December 29, 2010

Building a 6" oblate spheroid waveguide

Can't be that hard, can it?

It sounds simple enough. Draw up the profile, cut up some MDF donuts, glue together, turn it up on the lathe. Voila! Waveguide bliss. I was thinking about 3 - 4 hours and that I'd get to do other things that day. Well, it took about 3 days! 

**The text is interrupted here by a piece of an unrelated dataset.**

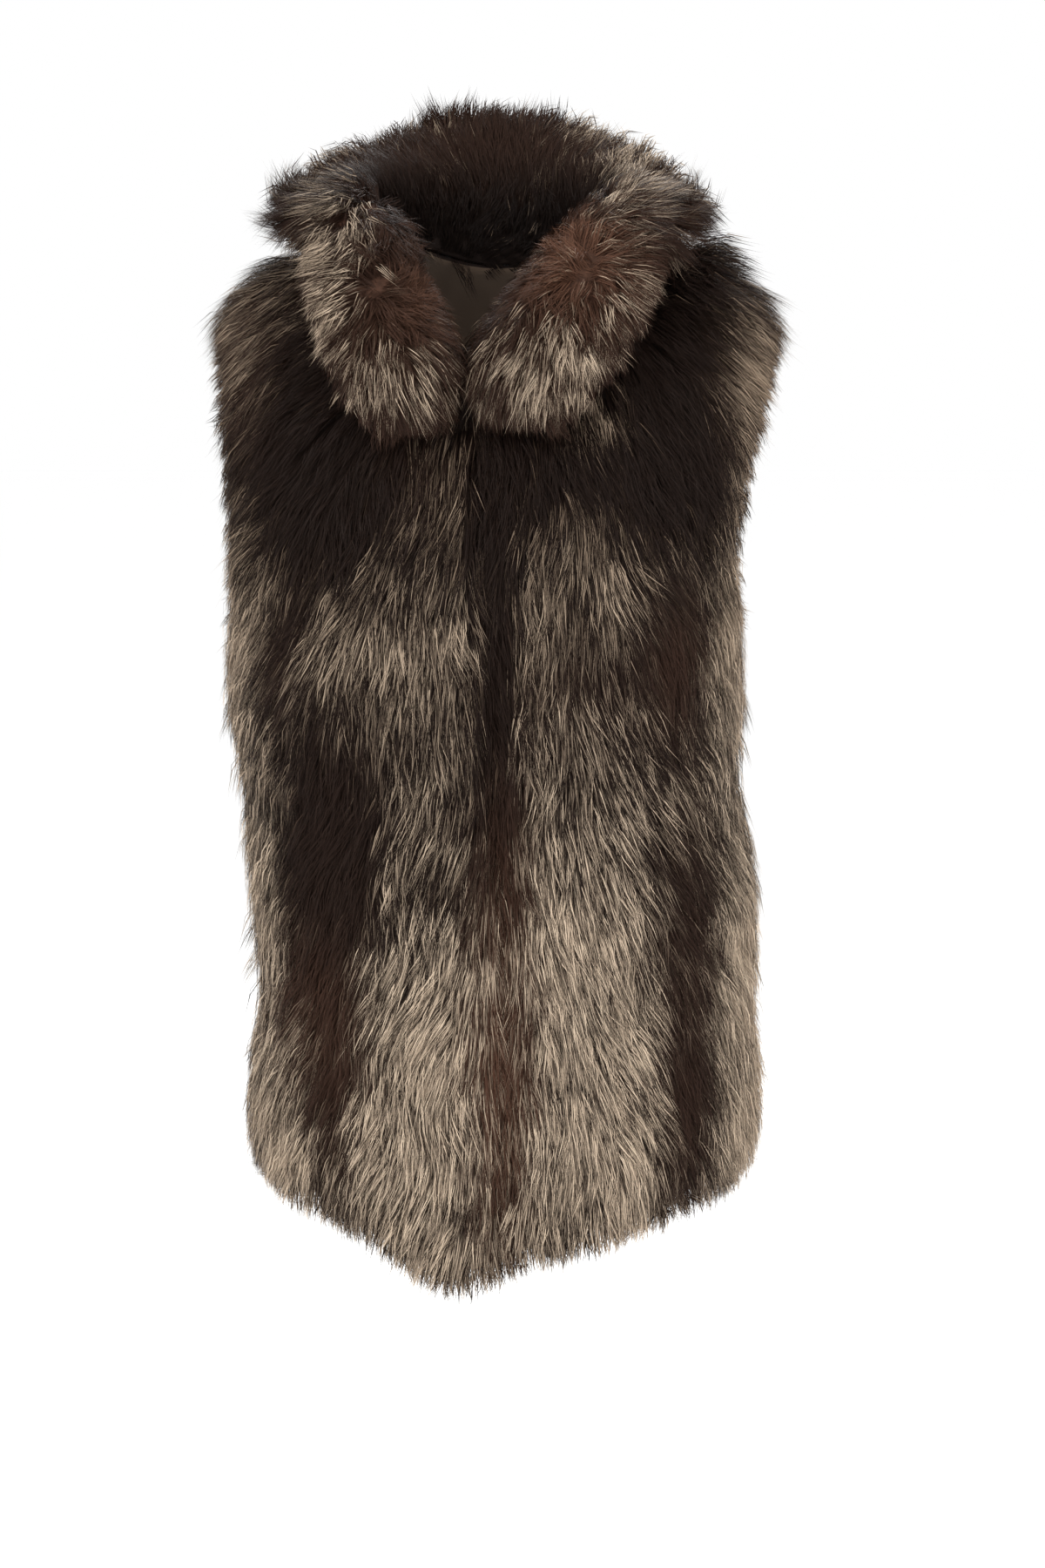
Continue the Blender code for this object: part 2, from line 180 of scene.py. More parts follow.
backPatches = [
    (-0.122, -0.150, 0.034, 0.130, 0, -0.55, 0.00),
    (0.120, -0.170, 0.036, 0.140, 0, -0.55, 0.00),
    (0.000, -0.060, 0.075, 0.050, 0, -0.40, 0.00),
    (-0.002, -0.220, 0.024, 0.140, 0, -0.45, 0.05),
    (0.004, -0.480, 0.022, 0.140, 0, -0.50, 0.10),
    (-0.118, -0.380, 0.028, 0.080, 0, -0.50, 0.10),
    (0.126, -0.400, 0.026, 0.070, 0, -0.45, 0.10),
    (-0.132, -0.550, 0.026, 0.090, 0, -0.55, 0.20),
    (0.120, -0.560, 0.028, 0.100, 0, -0.50, 0.20),
    (-0.064, -0.210, 0.036, 0.060, 0, 0.15, 0.00),
    (0.060, -0.240, 0.036, 0.070, 0, 0.12, 0.00),
    (-0.060, -0.330, 0.044, 0.020, 0, -0.20, 0.00),
    (0.064, -0.365, 0.044, 0.020, 0, -0.20, 0.00),
    (-0.185, -0.380, 0.024, 0.160, 0, 0.12, 0.00),
    (0.185, -0.400, 0.024, 0.160, 0, 0.12, 0.00),
]
collarPatches = [
    # the wearer's right lobe: its outer rim, lower rim, front corner and dark, rusty middle
    (-0.123, 0.006, 0.020, 0.065, 0, 0.32, 0.00),
    (-0.081, -0.066, 0.046, 0.028, 0, 0.24, 0.00),
    (-0.038, -0.072, 0.025, 0.030, 0, 0.04, 0.00),
    (-0.080, 0.034, 0.028, 0.060, 23, -0.46, 0.10),
    (-0.094, 0.064, 0.020, 0.024, 0, -0.36, 0.10),
    (-0.066, -0.022, 0.034, 0.026, 0, -0.12, 0.38),
    # the wearer's left lobe: rusty middle, silver lower half, right side, pale wisps beside the neck
    (0.050, 0.010, 0.036, 0.036, 0, -0.12, 1.00),
    (0.034, -0.062, 0.038, 0.036, 0, 0.42, 0.00),
    (0.082, 0.006, 0.022, 0.050, 0, 0.32, 0.00),
    (0.020, 0.046, 0.016, 0.018, 0, 0.12, 0.05),
    # painted shade: the lobes' lowest hair is darkened as the shadow beneath them, fading into the dark
    # chest
    (-0.078, -0.122, 0.060, 0.020, 0, -0.45, 0.00),
    (0.036, -0.122, 0.050, 0.020, 0, -0.45, 0.00),
    # round the back: silver at the rim's sides, dark inside and in the middle
    (-0.114, 0.096, 0.028, 0.026, 0, 0.30, 0.05),
    (-0.128, 0.045, 0.022, 0.040, 0, 0.20, 0.00),
    (0.102, 0.080, 0.030, 0.034, 0, 0.45, 0.05),
    (-0.011, 0.094, 0.062, 0.030, 0, -0.06, -0.12),
    (-0.003, 0.104, 0.012, 0.030, 0, -0.30, 0.00),
    (0.060, 0.108, 0.022, 0.018, 0, 0.26, 0.00),
]
pattern = {
    "patchEdge": 1.15,  # how sharply a patch ends
    "leastSilver": -0.6,
    "mostSilver": 1.1,
    # the body's own silver by height, before its patches
    "heights": (-0.74, -0.62, -0.56, -0.50, -0.46, -0.40, -0.34, -0.30, -0.26, -0.21, -0.17, -0.12),
    "silver": (0.50, 0.58, 0.60, 0.58, 0.53, 0.42, 0.32, 0.31, 0.35, 0.30, 0.22, 0.20),
    "collar": 0.13,  # the collar's own silver
    "innerShade": 0.22,  # painted shade: how much less silver shows deep inside the collar, where the hair faces the neck
    "rust": 0.05,
    "collarRust": 0.20,
    "collarPale": 0.92,  # how near to silver the pale hairs are, the rest is taupe
    "paleTop": 0.45,  # the same at the top of the body, down to where it starts to grow and is whole
    "paleFrom": -0.10,
    "paleFull": -0.45,
    "shown": 0.55,  # the share of a hair's length at which its colour shows
}
patchesOf = {
    "front_right": frontPatches,
    "front_left": frontPatches,
    "back": backPatches,
    "top_collar": collarPatches,
    "under_collar": [],
}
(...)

It has an acrylic mounting plate because it's a bolt-on driver.


Here are the parts:


The tricky part is getting them all concentric. I spent about half an hour just talking with my construction advisor (aka Dad). That had me worried. I knew if it took half an hour just to talk about how to do it, my 4 hour plan wasn't looking good. 

Gluing - the easy part:

 
 
I had to leave a 1/4" hole through all the pieces, then line up with a metal rod. 

 

That had to be aligned to a metal flange that attaches to the lathe, which meant machining up another rod with an adaptor, which you can see above sticking out the top. 

Once glued, I then cut out the centre circles.


All this to avoid having to chisel out the whole thing very slowly on the wood lathe:


It's a fairly slow process where a chisel is held on to the metal guide. You have to keep stopping to test against the template (paper cut out). I have used this method in the past to create flared vent ends. 

Action shot: 


I realised that it would be quicker and easier in the metal lathe. The wood lathe actually isn't a lathe but a multi purpose shopsmith that works as a drill press, table saw and sander. The metal lathe is a proper lathe and more accurate but limited in the size it will turn.


Finished waveguide:

It was very time consuming to build and turn the first, but once it was done, the second was quick to turn up. I spent 3 days on the pair - probably about 16 hours. I could probably build them again in half a day.